The U.S. government made last-minute attempts to caution Hungary against rushing into the South Stream project. Deputy Assistant Secretary of State Matt Bryza gave several interviews to Western media, which Hungary’s media replayed, during the week prior to the Moscow signing event. Assistant Secretary of State Daniel Fried published an article in Hungary’s leading newspaper, pointing to the economic disadvantages of South Stream to Hungary and the non-transparent endgame negotiations with Moscow (AP, Reuters, February 22, 25; Nepszabadsag, February 25, 28).
Hungary’s Fidesz opposition party and even the Free Democrats, junior partners to the Socialists in the government coalition, are criticizing the agreement with Moscow on South Stream and demanding a full-fledged parliamentary debate. However, due to Western failures to open access to Central Asian and Iranian gas, Russia’s South Stream is winning by default.
For now, the Kremlin and Gazprom are preempting supplies and markets against Nabucco and other Western-backed projects. Moscow’s offers are misleading, however. Gazprom will not, in fact, be able to provide the declared gas volumes for all of its existing and planned pipelines to Europe: Nord Stream, Yamal, the Ukrainian system, Blue Stream, and now South Stream. In the short-to-medium term, Gazprom itself faces gas supply shortfalls for Russia’s own rising internal consumption and its manifold export commitments.

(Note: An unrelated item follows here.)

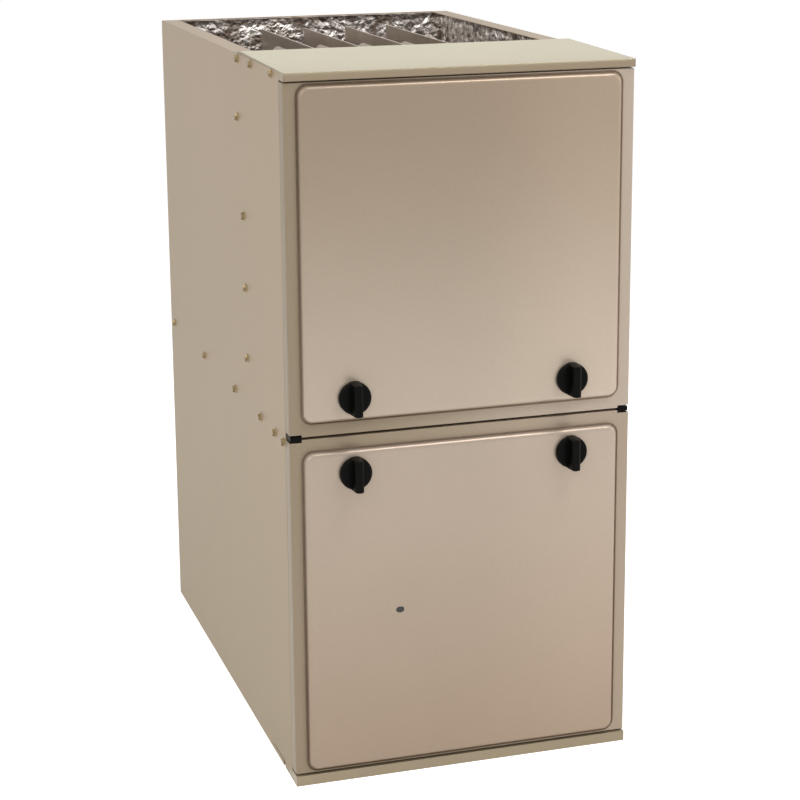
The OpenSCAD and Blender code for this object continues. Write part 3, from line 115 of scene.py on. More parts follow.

Undoubtedly anticipating that situation, Gazprom seeks to accelerate pipeline construction in order to control European markets long-term through control of transportation and access, even if Gazprom’s own deliveries to Europe stagnate or decrease. At that stage, control of transportation — particularly in the southern corridor through South Stream — could position Russia to control the entry of pipeline-delivered gas to Europe from Central Asia and Iran. On top of its role as unwanted middleman, Gazprom would also become the gatekeeper of Europe’s southern corridor for energy supplies. Growing control of transport could extend Russia’s control of non-Russian gas en route to Europe and of the European markets, notwithstanding Gazprom’s own anticipated gas deficit.